## Task directions
Print out every record exactly as it appears.

-- START OF Extracted information --

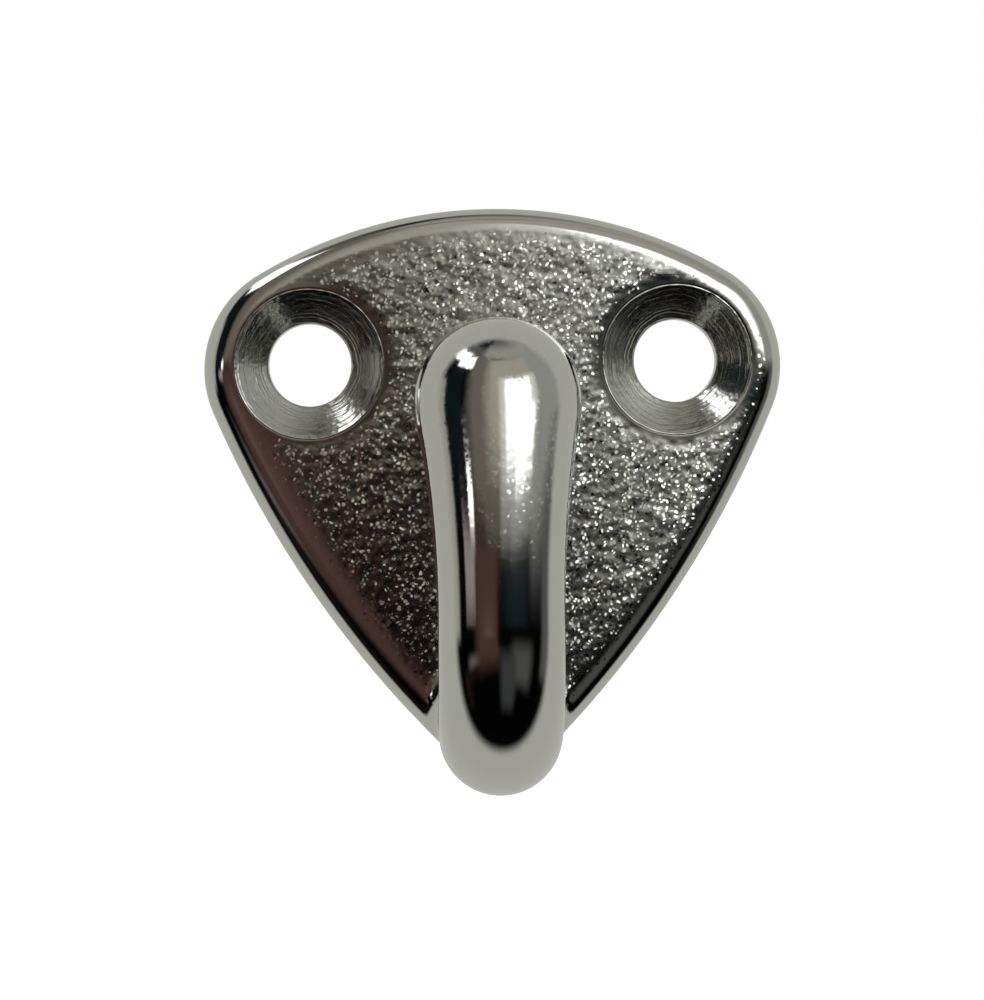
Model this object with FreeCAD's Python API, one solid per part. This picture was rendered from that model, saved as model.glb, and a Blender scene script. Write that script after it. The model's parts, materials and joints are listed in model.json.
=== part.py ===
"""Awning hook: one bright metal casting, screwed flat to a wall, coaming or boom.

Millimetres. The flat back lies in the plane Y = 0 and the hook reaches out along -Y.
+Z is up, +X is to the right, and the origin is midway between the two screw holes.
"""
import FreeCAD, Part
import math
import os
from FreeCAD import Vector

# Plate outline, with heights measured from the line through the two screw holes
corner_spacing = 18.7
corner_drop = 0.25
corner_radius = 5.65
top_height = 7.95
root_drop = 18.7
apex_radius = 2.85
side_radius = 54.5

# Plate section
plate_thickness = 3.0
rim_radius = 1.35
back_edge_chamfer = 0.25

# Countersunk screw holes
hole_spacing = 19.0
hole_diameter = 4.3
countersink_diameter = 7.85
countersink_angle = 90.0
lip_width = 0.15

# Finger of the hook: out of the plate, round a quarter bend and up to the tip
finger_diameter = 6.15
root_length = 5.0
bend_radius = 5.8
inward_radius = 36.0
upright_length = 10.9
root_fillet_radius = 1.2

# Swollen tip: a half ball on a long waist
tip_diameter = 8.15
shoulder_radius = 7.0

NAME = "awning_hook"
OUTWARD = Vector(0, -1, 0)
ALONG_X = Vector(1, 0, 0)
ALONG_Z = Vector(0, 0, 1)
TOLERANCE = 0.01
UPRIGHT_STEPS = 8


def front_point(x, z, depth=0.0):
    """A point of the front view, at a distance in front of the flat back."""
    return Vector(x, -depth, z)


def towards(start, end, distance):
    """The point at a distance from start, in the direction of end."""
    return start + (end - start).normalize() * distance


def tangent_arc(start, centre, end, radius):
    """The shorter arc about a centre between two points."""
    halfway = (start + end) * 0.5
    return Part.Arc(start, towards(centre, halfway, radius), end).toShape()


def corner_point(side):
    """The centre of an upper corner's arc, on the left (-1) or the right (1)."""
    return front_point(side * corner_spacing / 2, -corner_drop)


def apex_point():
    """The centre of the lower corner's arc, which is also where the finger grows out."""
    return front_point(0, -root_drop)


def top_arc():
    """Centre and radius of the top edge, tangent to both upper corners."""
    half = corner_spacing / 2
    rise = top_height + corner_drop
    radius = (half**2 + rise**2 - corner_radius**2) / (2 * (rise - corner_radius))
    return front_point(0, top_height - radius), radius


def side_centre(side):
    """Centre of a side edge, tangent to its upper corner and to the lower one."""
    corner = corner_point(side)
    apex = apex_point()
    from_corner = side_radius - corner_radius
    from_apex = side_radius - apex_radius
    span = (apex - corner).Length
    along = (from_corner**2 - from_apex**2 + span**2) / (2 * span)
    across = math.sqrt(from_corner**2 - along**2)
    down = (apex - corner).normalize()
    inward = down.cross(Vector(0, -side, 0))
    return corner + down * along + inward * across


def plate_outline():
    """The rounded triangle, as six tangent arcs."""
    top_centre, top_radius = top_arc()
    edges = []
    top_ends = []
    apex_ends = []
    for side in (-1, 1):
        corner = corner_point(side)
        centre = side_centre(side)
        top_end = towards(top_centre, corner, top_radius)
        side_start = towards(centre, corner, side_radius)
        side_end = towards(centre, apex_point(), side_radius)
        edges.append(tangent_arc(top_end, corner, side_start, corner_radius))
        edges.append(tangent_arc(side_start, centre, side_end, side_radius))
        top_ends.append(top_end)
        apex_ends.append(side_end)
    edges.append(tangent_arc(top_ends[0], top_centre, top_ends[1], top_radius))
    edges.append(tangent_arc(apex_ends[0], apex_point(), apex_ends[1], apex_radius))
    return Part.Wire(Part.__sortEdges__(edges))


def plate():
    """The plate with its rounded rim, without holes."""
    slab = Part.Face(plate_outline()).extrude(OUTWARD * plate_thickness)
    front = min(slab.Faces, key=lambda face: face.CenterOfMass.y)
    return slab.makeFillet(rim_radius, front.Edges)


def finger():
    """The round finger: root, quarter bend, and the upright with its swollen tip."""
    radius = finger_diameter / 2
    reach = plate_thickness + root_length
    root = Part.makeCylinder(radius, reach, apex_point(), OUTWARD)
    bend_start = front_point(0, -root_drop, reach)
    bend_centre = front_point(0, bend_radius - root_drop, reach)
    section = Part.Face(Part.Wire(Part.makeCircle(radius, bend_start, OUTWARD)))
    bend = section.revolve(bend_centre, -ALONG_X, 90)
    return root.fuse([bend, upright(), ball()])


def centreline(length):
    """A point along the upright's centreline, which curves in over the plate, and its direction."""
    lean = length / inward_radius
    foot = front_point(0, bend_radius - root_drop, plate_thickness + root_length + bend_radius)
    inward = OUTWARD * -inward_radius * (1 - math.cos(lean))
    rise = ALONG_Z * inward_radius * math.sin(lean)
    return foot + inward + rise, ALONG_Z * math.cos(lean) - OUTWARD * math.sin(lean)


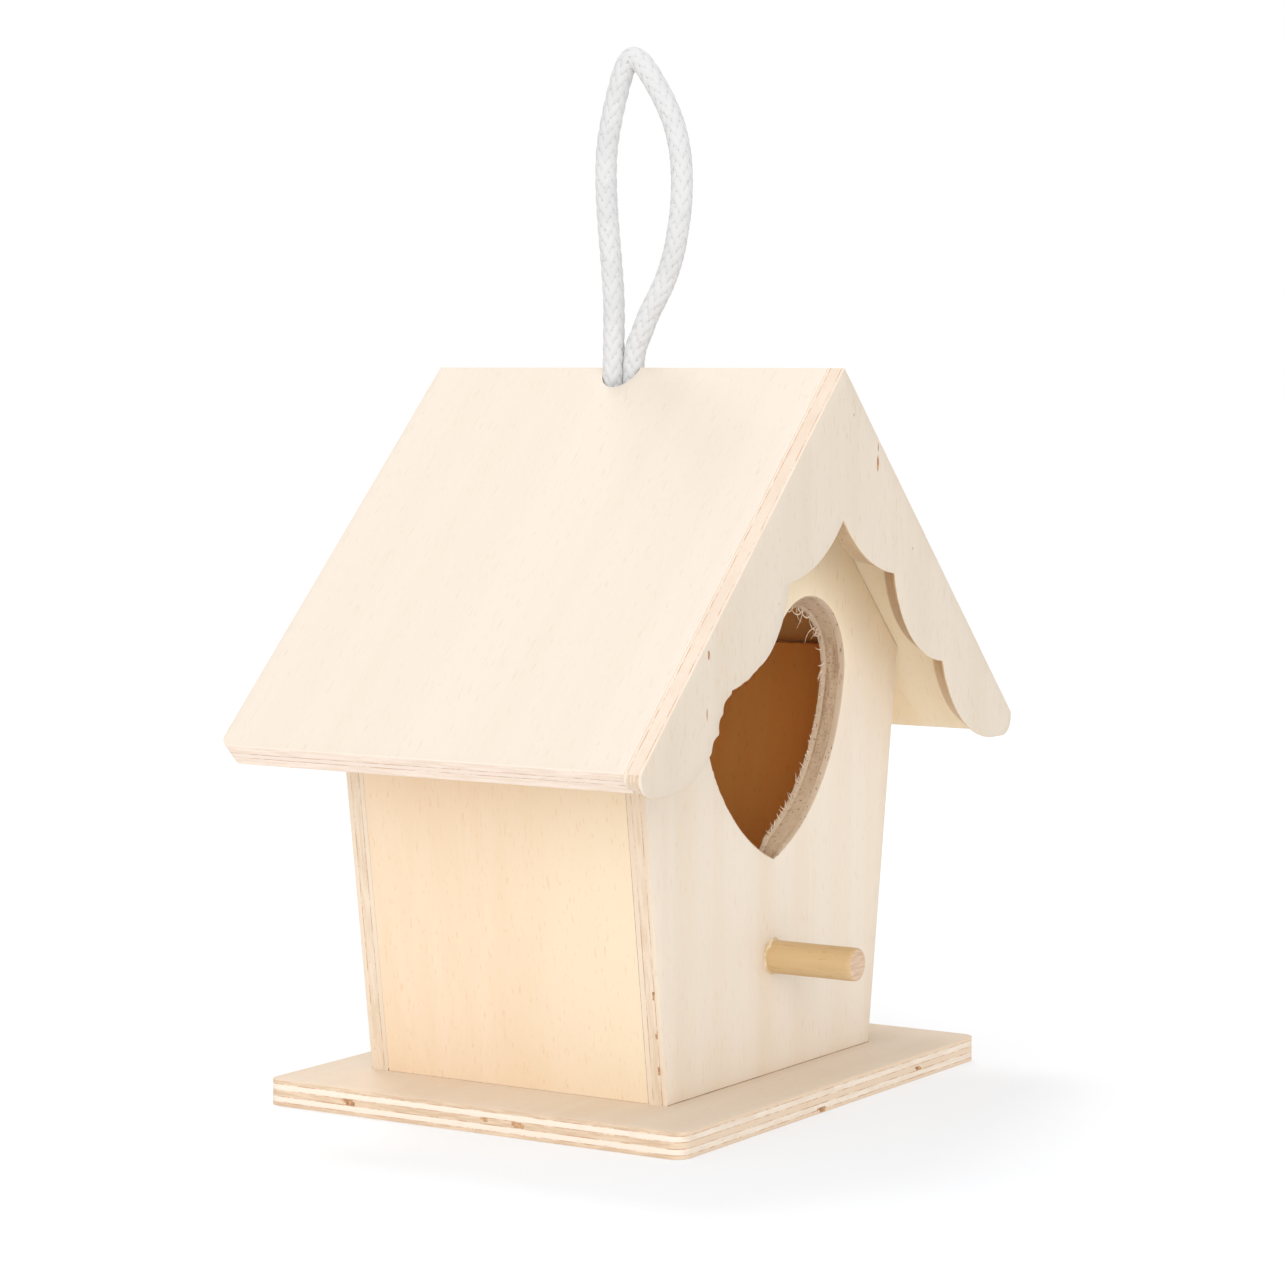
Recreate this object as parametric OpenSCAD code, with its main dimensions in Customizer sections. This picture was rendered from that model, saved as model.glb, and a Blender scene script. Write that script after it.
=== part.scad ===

-- END OF Extracted information --

## Result for this task
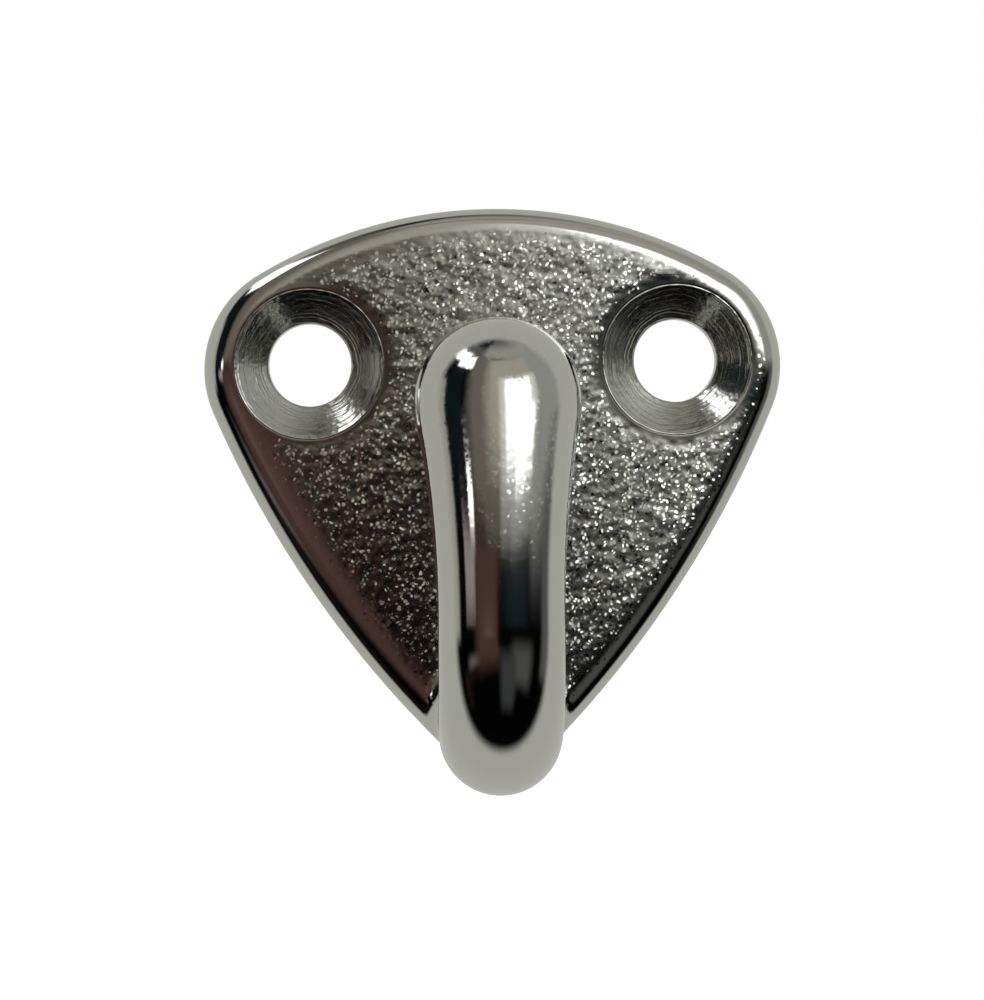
Model this object with FreeCAD's Python API, one solid per part. This picture was rendered from that model, saved as model.glb, and a Blender scene script. Write that script after it. The model's parts, materials and joints are listed in model.json.
=== part.py ===
"""Awning hook: one bright metal casting, screwed flat to a wall, coaming or boom.

Millimetres. The flat back lies in the plane Y = 0 and the hook reaches out along -Y.
+Z is up, +X is to the right, and the origin is midway between the two screw holes.
"""
import FreeCAD, Part
import math
import os
from FreeCAD import Vector

# Plate outline, with heights measured from the line through the two screw holes
corner_spacing = 18.7
corner_drop = 0.25
corner_radius = 5.65
top_height = 7.95
root_drop = 18.7
apex_radius = 2.85
side_radius = 54.5

# Plate section
plate_thickness = 3.0
rim_radius = 1.35
back_edge_chamfer = 0.25

# Countersunk screw holes
hole_spacing = 19.0
hole_diameter = 4.3
countersink_diameter = 7.85
countersink_angle = 90.0
lip_width = 0.15

# Finger of the hook: out of the plate, round a quarter bend and up to the tip
finger_diameter = 6.15
root_length = 5.0
bend_radius = 5.8
inward_radius = 36.0
upright_length = 10.9
root_fillet_radius = 1.2

# Swollen tip: a half ball on a long waist
tip_diameter = 8.15
shoulder_radius = 7.0

NAME = "awning_hook"
OUTWARD = Vector(0, -1, 0)
ALONG_X = Vector(1, 0, 0)
ALONG_Z = Vector(0, 0, 1)
TOLERANCE = 0.01
UPRIGHT_STEPS = 8


def front_point(x, z, depth=0.0):
    """A point of the front view, at a distance in front of the flat back."""
    return Vector(x, -depth, z)


def towards(start, end, distance):
    """The point at a distance from start, in the direction of end."""
    return start + (end - start).normalize() * distance


def tangent_arc(start, centre, end, radius):
    """The shorter arc about a centre between two points."""
    halfway = (start + end) * 0.5
    return Part.Arc(start, towards(centre, halfway, radius), end).toShape()


def corner_point(side):
    """The centre of an upper corner's arc, on the left (-1) or the right (1)."""
    return front_point(side * corner_spacing / 2, -corner_drop)


def apex_point():
    """The centre of the lower corner's arc, which is also where the finger grows out."""
    return front_point(0, -root_drop)


def top_arc():
    """Centre and radius of the top edge, tangent to both upper corners."""
    half = corner_spacing / 2
    rise = top_height + corner_drop
    radius = (half**2 + rise**2 - corner_radius**2) / (2 * (rise - corner_radius))
    return front_point(0, top_height - radius), radius


def side_centre(side):
    """Centre of a side edge, tangent to its upper corner and to the lower one."""
    corner = corner_point(side)
    apex = apex_point()
    from_corner = side_radius - corner_radius
    from_apex = side_radius - apex_radius
    span = (apex - corner).Length
    along = (from_corner**2 - from_apex**2 + span**2) / (2 * span)
    across = math.sqrt(from_corner**2 - along**2)
    down = (apex - corner).normalize()
    inward = down.cross(Vector(0, -side, 0))
    return corner + down * along + inward * across


def plate_outline():
    """The rounded triangle, as six tangent arcs."""
    top_centre, top_radius = top_arc()
    edges = []
    top_ends = []
    apex_ends = []
    for side in (-1, 1):
        corner = corner_point(side)
        centre = side_centre(side)
        top_end = towards(top_centre, corner, top_radius)
        side_start = towards(centre, corner, side_radius)
        side_end = towards(centre, apex_point(), side_radius)
        edges.append(tangent_arc(top_end, corner, side_start, corner_radius))
        edges.append(tangent_arc(side_start, centre, side_end, side_radius))
        top_ends.append(top_end)
        apex_ends.append(side_end)
    edges.append(tangent_arc(top_ends[0], top_centre, top_ends[1], top_radius))
    edges.append(tangent_arc(apex_ends[0], apex_point(), apex_ends[1], apex_radius))
    return Part.Wire(Part.__sortEdges__(edges))


def plate():
    """The plate with its rounded rim, without holes."""
    slab = Part.Face(plate_outline()).extrude(OUTWARD * plate_thickness)
    front = min(slab.Faces, key=lambda face: face.CenterOfMass.y)
    return slab.makeFillet(rim_radius, front.Edges)


def finger():
    """The round finger: root, quarter bend, and the upright with its swollen tip."""
    radius = finger_diameter / 2
    reach = plate_thickness + root_length
    root = Part.makeCylinder(radius, reach, apex_point(), OUTWARD)
    bend_start = front_point(0, -root_drop, reach)
    bend_centre = front_point(0, bend_radius - root_drop, reach)
    section = Part.Face(Part.Wire(Part.makeCircle(radius, bend_start, OUTWARD)))
    bend = section.revolve(bend_centre, -ALONG_X, 90)
    return root.fuse([bend, upright(), ball()])


def centreline(length):
    """A point along the upright's centreline, which curves in over the plate, and its direction."""
    lean = length / inward_radius
    foot = front_point(0, bend_radius - root_drop, plate_thickness + root_length + bend_radius)
    inward = OUTWARD * -inward_radius * (1 - math.cos(lean))
    rise = ALONG_Z * inward_radius * math.sin(lean)
    return foot + inward + rise, ALONG_Z * math.cos(lean) - OUTWARD * math.sin(lean)


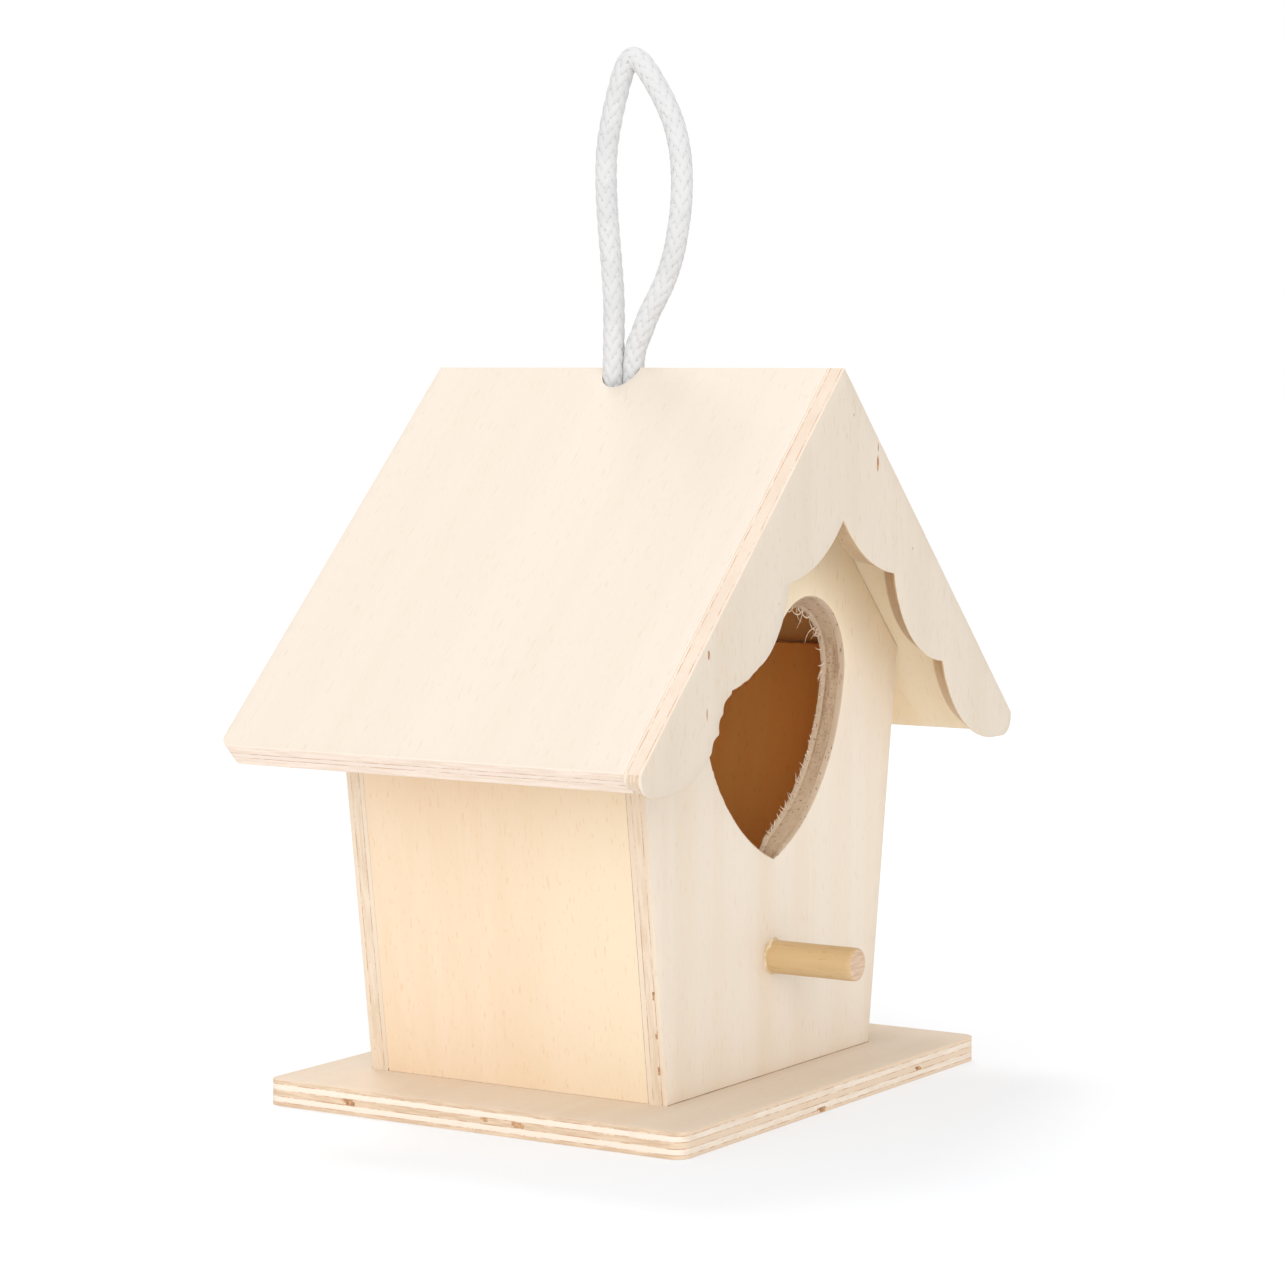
Recreate this object as parametric OpenSCAD code, with its main dimensions in Customizer sections. This picture was rendered from that model, saved as model.glb, and a Blender scene script. Write that script after it.
=== part.scad ===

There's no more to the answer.